Fateci caso: in tutti quei programmi tipo X-Factor è rarissimo che qualcuno si cimenti con le canzoni del Baglioni anni '90 proprio perché presuppongono una struttura della voce molto particolare (e, in parallelo, sono brani complicati da suonare perché scritti in maniera poco lineare).
Se un giorno Baglioni prendesse la "trilogia dei colori" e, dopo aver acconsentito a lavorare con qualcuno che gli aiutasse a limare gli eccessi di ego (ecco, diciamo che Tognetti non mi sembra proprio la persona giusta per fare questo: Tognetti sta a Baglioni come Rick McCallum sta a George Lucas. Qualche colpa dovrà pure avercela pure lui, no?), ne facesse un'opera lirica, a parte che sarebbe un'opera lirica su lui stesso (quindi interessante… così così), probabilmente tutti quegli schemi e controschemi che ci ha voluto ficcare dentro assumerebbero la loro più giusta connotazione.
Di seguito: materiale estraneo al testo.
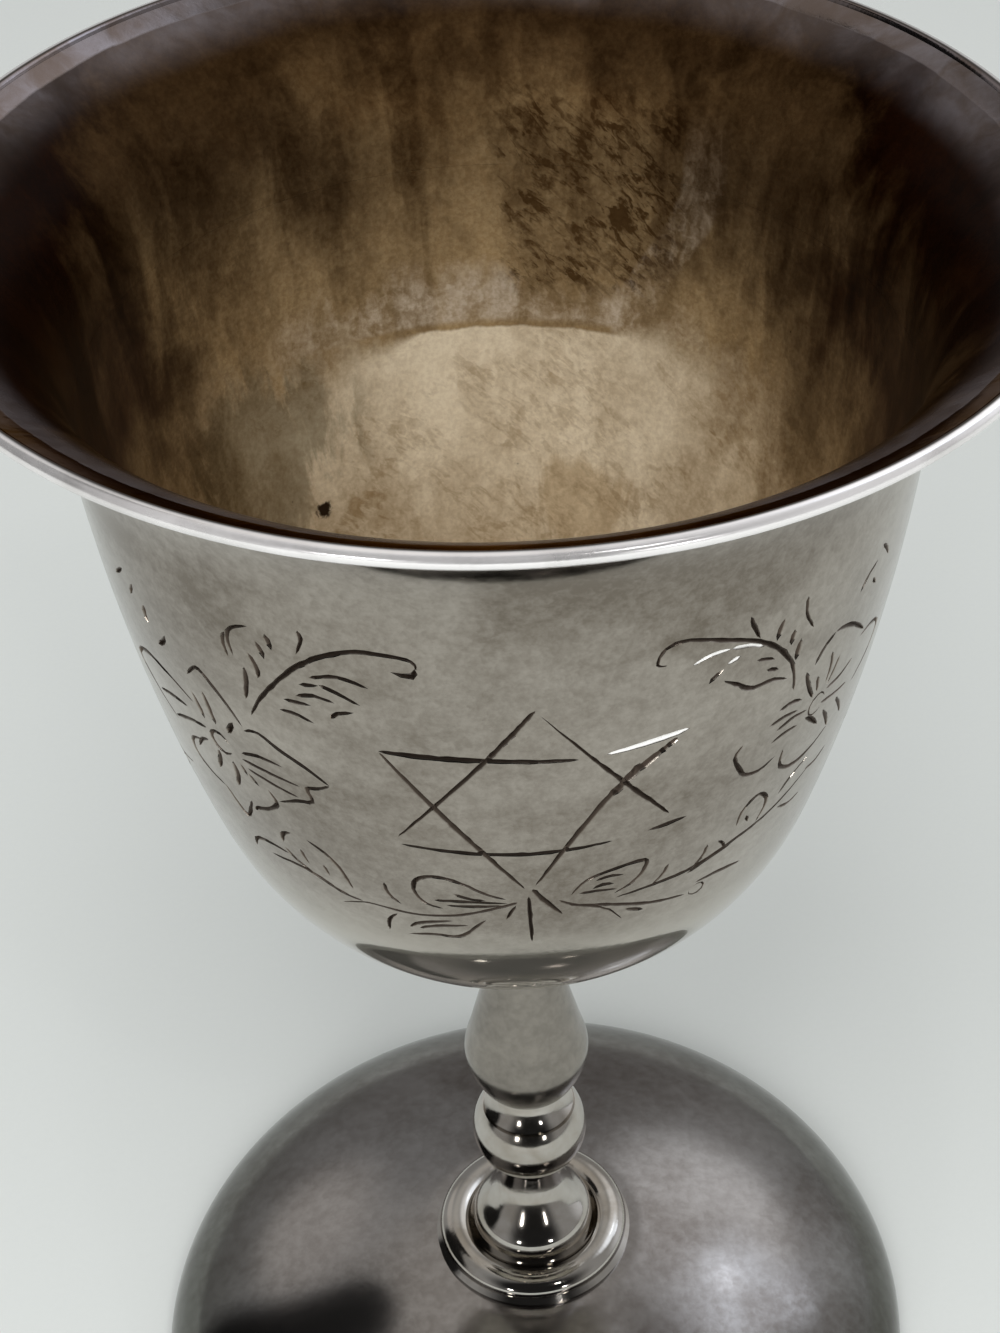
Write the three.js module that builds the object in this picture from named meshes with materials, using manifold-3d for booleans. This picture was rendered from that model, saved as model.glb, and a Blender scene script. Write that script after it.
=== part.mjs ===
// Kiddush cup: a silver goblet for the blessing over wine.
//
// Three pieces soldered one on another: a raised bowl with an everted lip, a turned stem with an
// egg, a ball and a collar, and a hollow domed foot that is open beneath. A six-pointed star and
// the main stems of a floral spray are cut into the bowl as shallow V grooves.
//
// Millimetres, +Z up. The origin is the middle of the foot's underside, and the star faces -Y.

import * as THREE from "three";
import { mergeVertices } from "three/addons/utils/BufferGeometryUtils.js";
import Module from "manifold-3d";

// ---- Driving sizes ----------------------------------------------------------------------------

// The lip: a bead round the mouth, and the wall that leans out to meet it.
const LIP_OUTER_RADIUS = 39.3;
const BEAD_RADIUS = 0.55;
const BEAD_CENTRE_HEIGHT = 131.5;
const LIP_LEAN = THREE.MathUtils.degToRad(67);

// The bowl: a round bottom, a nearly straight wall and the flare of the lip.
const BOWL_WALL = 0.8;
const BOTTOM_RADIUS = 25.5;
const BOTTOM_CENTRE_HEIGHT = 91.2;
const BOTTOM_END_ANGLE = THREE.MathUtils.degToRad(74.3);
const WAIST_RADIUS = 30.26;
const WAIST_HEIGHT = 118.2;
const SEAT_RADIUS = 3.6;

// The stem, from the collar on the foot up to the bowl's seat.
const COLLAR_RADIUS = 9.4;
const COLLAR_HEIGHT = 17.6;
const BALL_RADIUS = 5.46;
const BALL_HEIGHT = 33.3;
const EGG_RADIUS = 5.75;
const EGG_HEIGHT = 44.8;

// The foot: an elliptical dome of sheet with its edge turned in beneath.
const FOOT_RADIUS = 38.6;
const FOOT_DOME_HEIGHT = 17.05;
const FOOT_SEAT_HEIGHT = 16.4;
const FOOT_WALL = 0.8;
const BEARING_INNER_RADIUS = 35.9;
const BEARING_THICKNESS = 1.1;
const EDGE_ROUNDING = 0.4;

// The engraving: its groove, and the star's size and place on the bowl.
const GROOVE_WIDTH = 0.5;
const GROOVE_DEPTH = 0.28;
const GROOVE_CLEARANCE = 0.3;
const STATION_SPACING = 2.2;
const STAR_RADIUS = 9.7;
const STAR_OVERSHOOT = 1.3;
const STAR_HEIGHT = 102.95;
const ENGRAVING_RADIUS = 28.6;

// Sides of each turned piece.
const BOWL_SIDES = 56;
const STEM_SIDES = 28;
const FOOT_SIDES = 56;

// ---- Solids -----------------------------------------------------------------------------------

const wasm = await Module();
wasm.setup();

/** A profile of [radius, height] points turned about the Z axis into a closed solid. */
function turned(profile, sides) {
  const geometry = new THREE.LatheGeometry(profile, sides);
  geometry.rotateX(Math.PI / 2);
  return solidFrom(geometry);
}

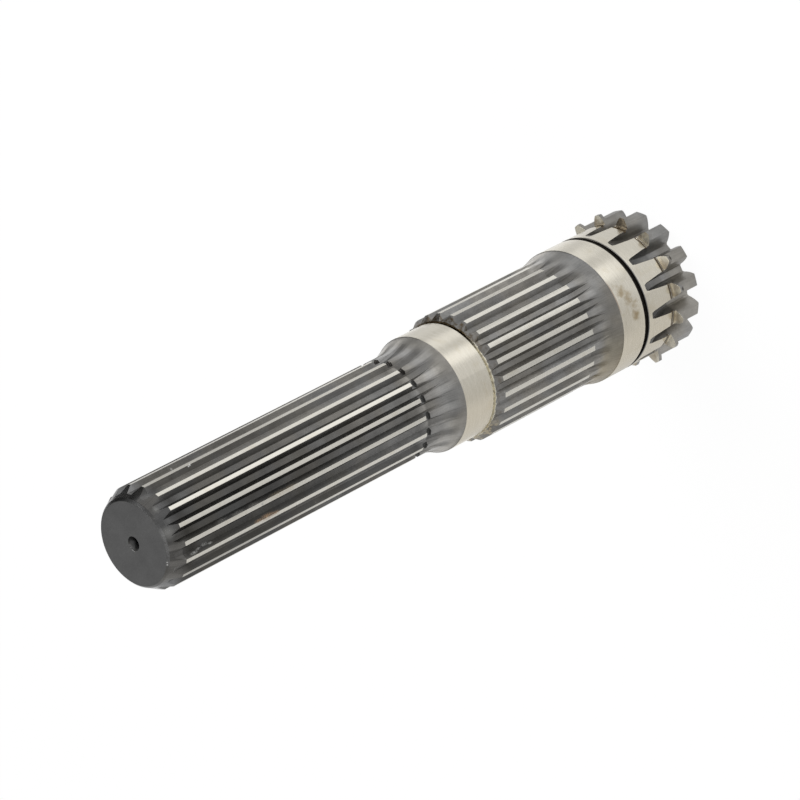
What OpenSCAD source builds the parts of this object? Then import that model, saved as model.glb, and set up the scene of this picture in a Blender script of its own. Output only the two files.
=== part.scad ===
// Differential shaft: one solid piece of steel with a long spline, a small seat,
// a short spline, a large seat with a ring groove, and a gear cut on its end.
// Z runs along the axis. The gear's end face is at Z = 0 and the long spline is on top.

/* [Gear end] */
// Number of gear teeth
gear_teeth = 15; // [13:1:17]
// Module of the gear
gear_module = 4.23; // [4.1:0.01:4.3]
// Profile shift of the gear in modules
gear_shift = 0.23; // [0.15:0.01:0.3]
// Pressure angle of the gear
gear_pressure_angle = 20; // [18:0.5:22]
// Addendum of the full-height rim in modules
gear_addendum = 1; // [0.95:0.01:1]
// Dedendum of the tooth gaps in modules
gear_dedendum = 1.25; // [1.2:0.01:1.3]
// How far the tooth tips behind the rim lie below it
tip_drop = 2.3; // [1:0.1:3]
// Thickness of the full-height rim along the axis
rim_w = 2.1; // [1.5:0.1:3]
// Length of the gear from its end face to the front of the rim
gear_len = 14.5; // [13:0.1:17]
// Width of the flat bottom of a tooth gap
gear_floor_w = 2.8; // [2:0.1:3.2]
// Radius of the cutter that left the run-out of the tooth gaps
gear_cutter_r = 35; // [30:1:40]
// Length of the gaps at full depth, from the end face
gear_full_depth = 12.9; // [11:0.1:14]
// Turn of the gear about the axis
gear_turn = 10.2; // [0:0.1:24]
// Bevel on the teeth at the end face
gear_bevel = 0.6; // [0.3:0.1:1]

/* [Relief in front of the gear] */
// Width of the plain strip between rim and relief
rim_land_w = 1.4; // [1:0.1:2]
// Width of the relief groove
relief_w = 1.5; // [1:0.1:2]
// Depth of the relief groove
relief_depth = 0.5; // [0.3:0.1:1]

/* [Large seat] */
// Diameter of the large seat
large_seat_d = 65; // [64.8:0.05:65.2]
// Length between the relief and the ring groove, where the tooth gaps run out
gap_land_len = 16.1; // [15:0.1:20]
// Width of the large ring groove
large_ring_w = 2.65; // [2.2:0.05:3.2]
// Diameter at the bottom of the large ring groove
large_ring_d = 62; // [61:0.5:63]
// Length of the bearing seat
large_seat_len = 15.5; // [14:0.1:20]
// Small bevel on the edges of the seats
seat_bevel = 0.3; // [0.2:0.1:0.5]

/* [Flare to the large seat] */
// Length of the flare
large_flare_len = 10.9; // [10:0.1:13]
// Radius of its hollow curve
large_flare_r = 22; // [20:1:24]
// Slope of its straight part
large_flare_slope = 16.5; // [15:0.5:17]
// Length of the plain neck between flare and short spline
large_neck_len = 6.8; // [5:0.1:9]

/* [Short spline] */
// Number of teeth
short_teeth = 24; // [22:1:26]
// Diameter over the teeth
short_d = 61; // [60.8:0.1:61.4]
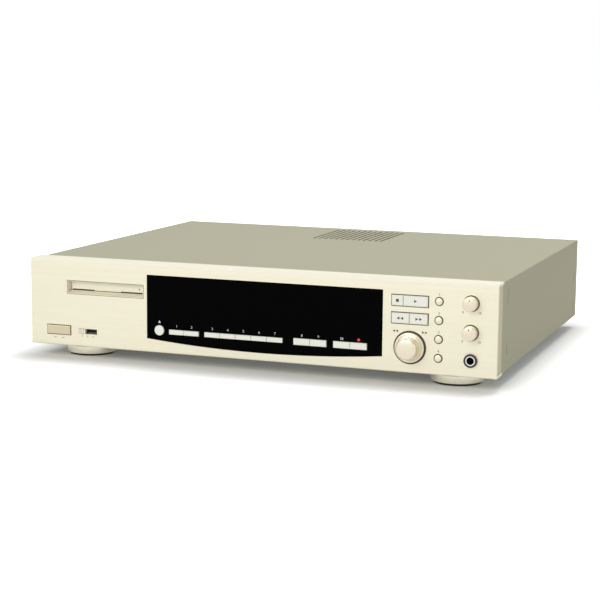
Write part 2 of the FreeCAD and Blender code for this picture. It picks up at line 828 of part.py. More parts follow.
def feet():
    """Four turned feet: a narrow neck under the pan, a wide bright ring, and a recess for the screw."""
    top = pan_floor - sheet
    low = -foot_height + pad_height
    r = foot_radius
    shapes = []
    for x, y in foot_places():
        points = [(2.2, top), (r - 7, top), (r - 7, top - 2.8), (r, top - 2.8), (r, low)]
        points += [(5.0, low), (5.0, low + 5.5), (2.2, low + 5.5)]
        shapes.append(turned_upright(points, x, y))
    return group(shapes)


def foot_pads():
    """Rubber rings under the feet, pressed into their lower faces."""
    shapes = []
    for x, y in foot_places():
        low = -foot_height
        ring = pin_z(x, y, low, low + pad_height, foot_radius - 2.5)
        shapes.append(cut(ring, [pin_z(x, y, low - 1, 0, 7.0)]))
    return group(shapes)


def case_screws():
    """Pan-head screws: five in the cover's rear lip and one up through each foot."""
    shapes = []
    for x, z in cover_screw_places():
        y = rear_face + sheet
        points = [(0, y + 1.7), (2.8, y + 1.7), (2.8, y), (1.4, y), (1.4, y - 7), (0, y - 7)]
        shapes.append(turned(points, x, z))
    for x, y in foot_places():
        z = -foot_height + pad_height + 5.5
        points = [(0, z - 1.7), (3.4, z - 1.7), (3.4, z), (1.6, z), (1.6, z + 10), (0, z + 10)]
        shapes.append(turned_upright(points, x, y))
    return group(shapes)


# Boards and power
def main_board():
    z = stud_top
    body = block(main_left, main_right, main_front, main_back, z, z + board_thick)
    left = jack_block_x + optical_from_block[0] - 10
    rear = block(left, main_right, main_back - 0.01, rear_inner - sheet - 0.4, z, z + board_thick)
    return joined([body, rear])


def board_parts():
    """Chips, tall capacitors, a crystal and the cable sockets on the main board."""
    z = board_top
    width = main_right - main_left
    depth = main_back - main_front
    shapes = []
    for fx, fy, size in ((0.25, 0.2, 14.0), (0.5, 0.3, 20.0), (0.75, 0.2, 12.0), (0.45, 0.62, 14.0)):
        x, y = main_left + fx * width, main_front + fy * depth
        shapes.append(block(x - size / 2, x + size / 2, y - size / 2, y + size / 2, z, z + 2.2))
    for fx, fy, r, h in (
        (0.15, 0.75, 8.0, 32.0), (0.15, 0.9, 8.0, 32.0), (0.3, 0.85, 5.0, 20.0), (0.4, 0.9, 5.0, 20.0),
        (0.65, 0.75, 4.0, 12.0), (0.72, 0.75, 4.0, 12.0), (0.8, 0.75, 4.0, 12.0), (0.88, 0.5, 3.2, 8.0),
    ):
        x, y = main_left + fx * width, main_front + fy * depth
        shapes.append(pin_z(x, y, z, z + h, r))
    for fx in (0.3, 0.6):
        x = main_left + fx * width
        shapes.append(block(x - 14, x + 14, main_front + 3, main_front + 9, z, z + 7))
    return group(shapes)


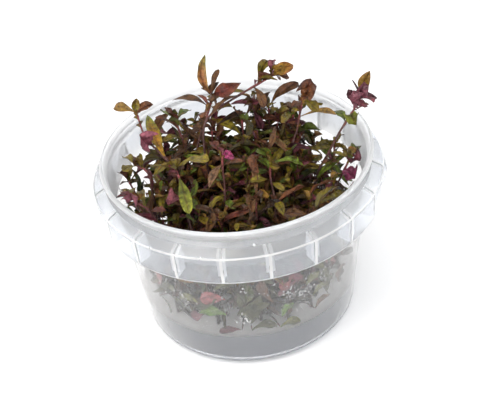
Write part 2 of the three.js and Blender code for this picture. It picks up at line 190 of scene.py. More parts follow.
# Short shoots between them as [x, y, height of the tip]
UNDERGROWTH = [
    [2, -30, 56], [-13, -30, 54], [20, -26, 55], [32, -13, 50], [32, 9, 56], [20, 16, 66],
    [3, 14, 67], [8, 29, 48], [-10, 21, 60], [-26, 22, 56], [-33, 6, 52], [9, -3, 65],
    [22, 26, 60], [4, -20, 60], [-20, 1, 62], [-32, -11, 50], [12, 21, 66], [-7, 12, 67], [11, -31, 52],
]
CROWN_PAIRS = 3
PAIR_SPACING = 7.5
FOOT_PAIR = 20
UNDER_LEAF = 13
UNDER_LEAF_WIDTH = 4
UNDER_COLOURS = ["green", "olive", "brown", "rust", "olive", "brown"]
UNDER_LEAN = (1.05, 1.2)
UNDER_BOW = 1.5
UNDER_TURN = 15
UNDER_RISE = (5, 35)
UNDER_SPREAD = 0.15
UNDER_CURL = (-0.15, 0.1)
UNDER_NARROW = 0.85

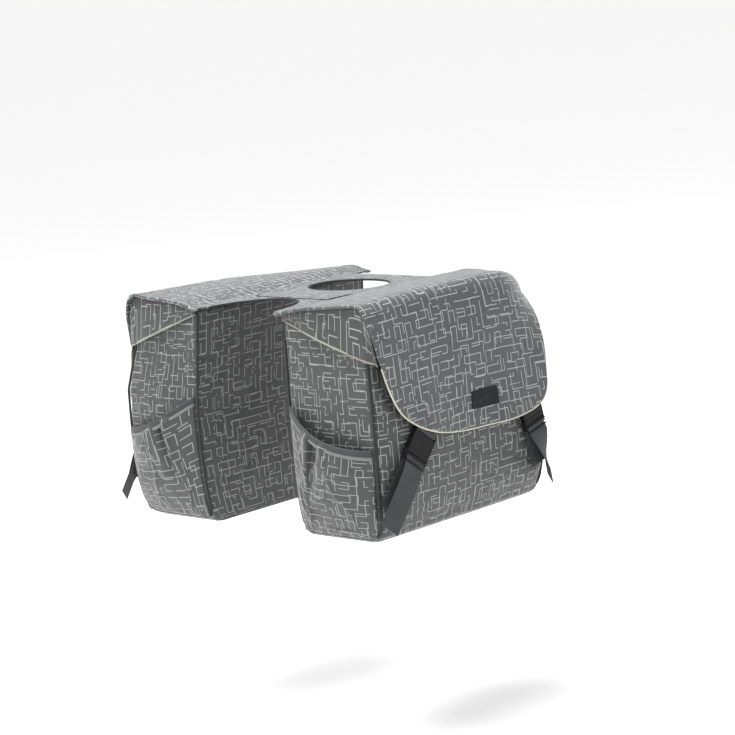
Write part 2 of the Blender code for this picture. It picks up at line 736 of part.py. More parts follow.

Detto questo, però, c'è da dire che proprio in quegli album lì si fa sempre meno sopportabile la tendenza di Baglioni a prendere una parola e giocarsela per tutta la canzone all'ultima assonanza: "sono solo sotto il sol e so solo un solo in Sol" e "e nello sconcerto cominciai il concerto e incerto" sono solo due tra gli infiniti esempi che potrei citare di questo modo tutto baglioniano di prendere la lingua italiana e farsene masturbazione (con la scusa del linguaggio evocativo). E il tutto accompagnato dalla continua domanda: "Claudio, ma di che cazzo stai parlando esattamente?"

Eppure, se uno va indietro con la memoria, ti ritrova un Baglioni che, da giovane, era tutto meno che evocativo. Cioè, Baglioni da giovane, nelle sue canzoni, era proprio concreto: c'è questa storia di una che ha messo le corna al marito e adesso non sa come risolvere la cosa (Signora Lia). O la storia di quest'altro che torna dal militare e, mentre gira per il mercato, vede la morosa che mette la lingua in bocca a uno che non è lui (Porta Portese). O la storia di questa figlia di contadini che scopre che là sotto qualcosa comincia a muoversi e il padre pensa che sia un po' zoccola (ragazza di campagna). Oppure la storia di una turista inglese che arriva ad un soffio dal farsi stuprare da un italiano che le ha dato un passaggio (W l'Inghilterra).
Storie con un inizio e una fine.

Ecco, tra le tante cose, mi domando come da quella concretezza là si sia arrivati a "al crocevia di una via crucis, via la croce e così sia".
Boh? Non lo so. Credo che la risposta sia nascosta tra le pieghe della famigerata maglietta fina o in quello che trasudava nel '51 dal muro del subaffitto di Montesacro.
Fatto sta che io non la conosco ma, comunque sia, è colpa di Carmine.